### Task:
Output all lines exactly, with nothing added or dropped.

=======

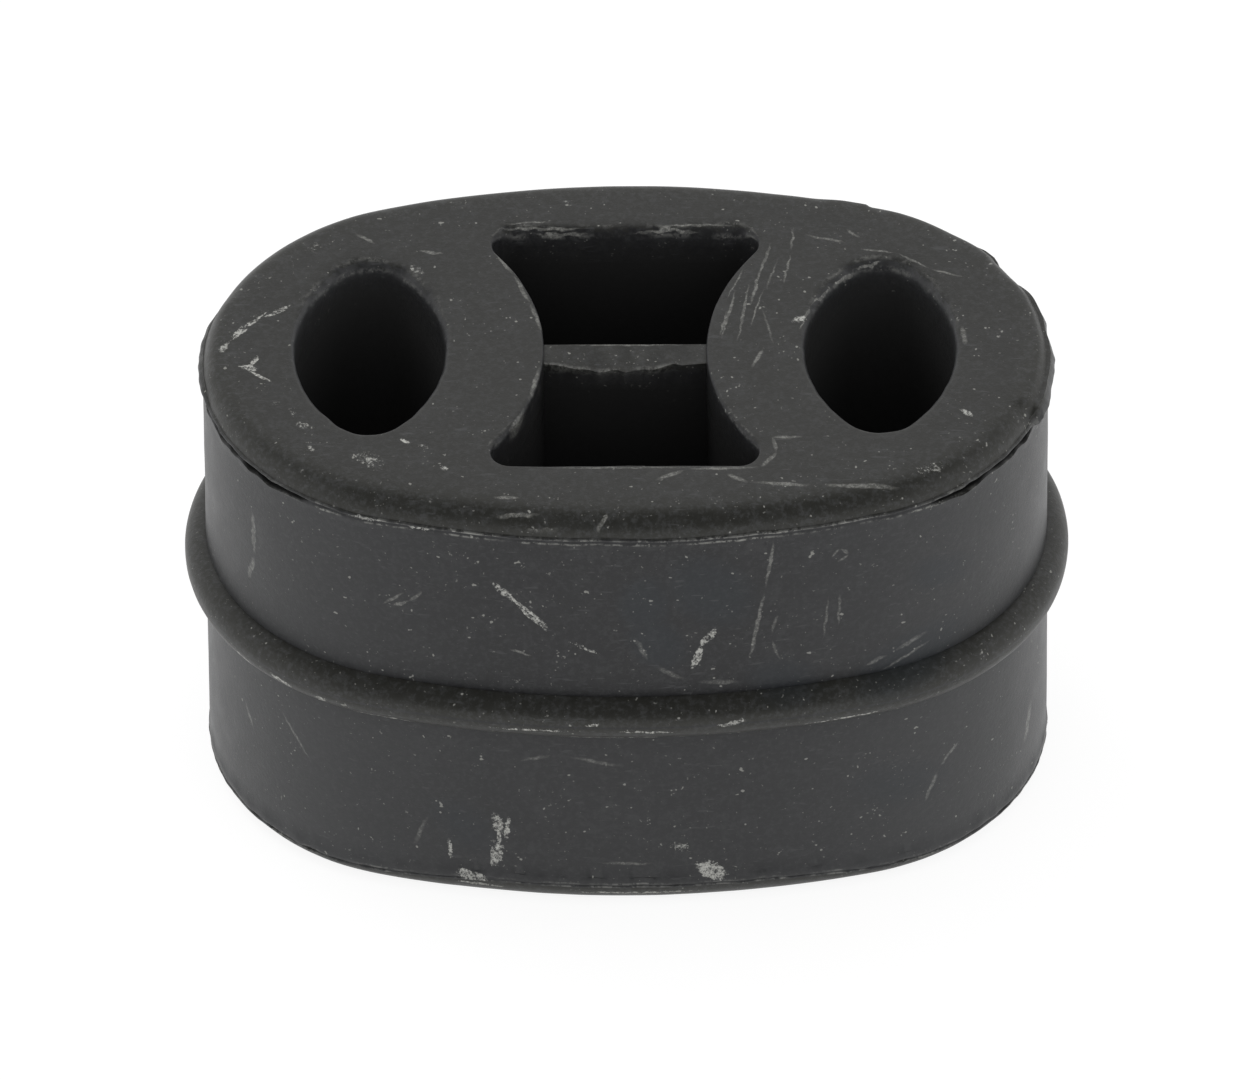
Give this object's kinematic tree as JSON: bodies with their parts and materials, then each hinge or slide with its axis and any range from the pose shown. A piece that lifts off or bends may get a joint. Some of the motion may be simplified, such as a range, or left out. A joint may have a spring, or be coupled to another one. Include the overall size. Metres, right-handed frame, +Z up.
{
  "type": "exhaust hanger",
  "caption": "Oval rubber block with a bead round its middle, two upright rod bores and a waisted cavity between them that a thin web divides.",
  "frame": {"origin": "middle of the bottom face, on the surface that the block stands on", "axes": "+X along the long axis of the oval, +Y across it, +Z up along the bores"},
  "size_m": [0.065, 0.0428, 0.037],
  "materials": {
    "rubber": "matt black moulded rubber, slightly bloomed and scuffed"
  },
  "bodies": {
    "root": {"hanger_block": "rubber"}
  },
  "joints": []
}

=======

### Expected answer:
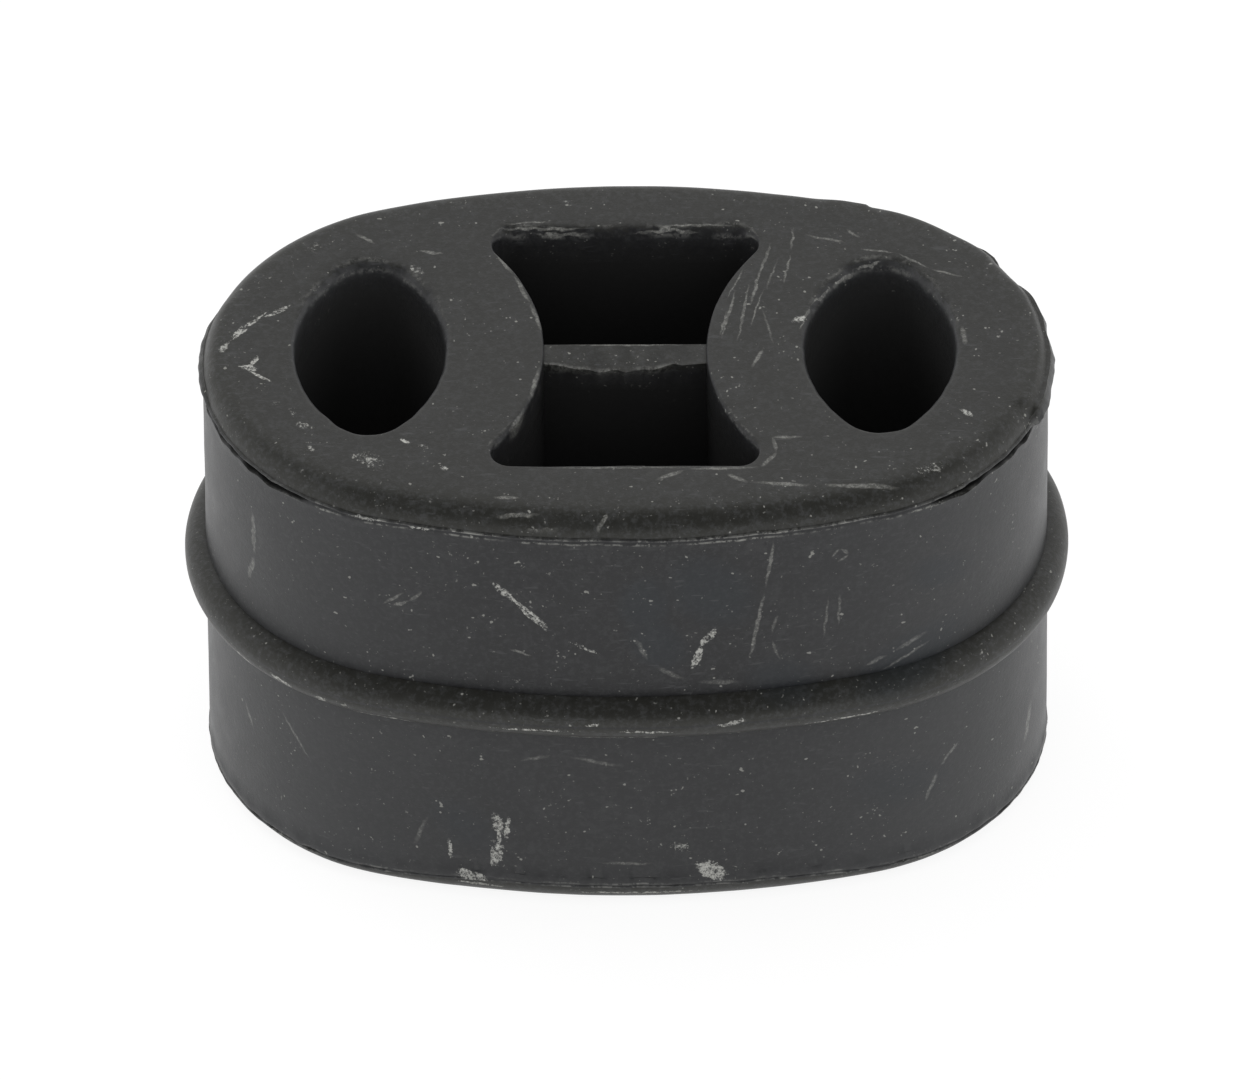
Give this object's kinematic tree as JSON: bodies with their parts and materials, then each hinge or slide with its axis and any range from the pose shown. A piece that lifts off or bends may get a joint. Some of the motion may be simplified, such as a range, or left out. A joint may have a spring, or be coupled to another one. Include the overall size. Metres, right-handed frame, +Z up.
{
  "type": "exhaust hanger",
  "caption": "Oval rubber block with a bead round its middle, two upright rod bores and a waisted cavity between them that a thin web divides.",
  "frame": {"origin": "middle of the bottom face, on the surface that the block stands on", "axes": "+X along the long axis of the oval, +Y across it, +Z up along the bores"},
  "size_m": [0.065, 0.0428, 0.037],
  "materials": {
    "rubber": "matt black moulded rubber, slightly bloomed and scuffed"
  },
  "bodies": {
    "root": {"hanger_block": "rubber"}
  },
  "joints": []
}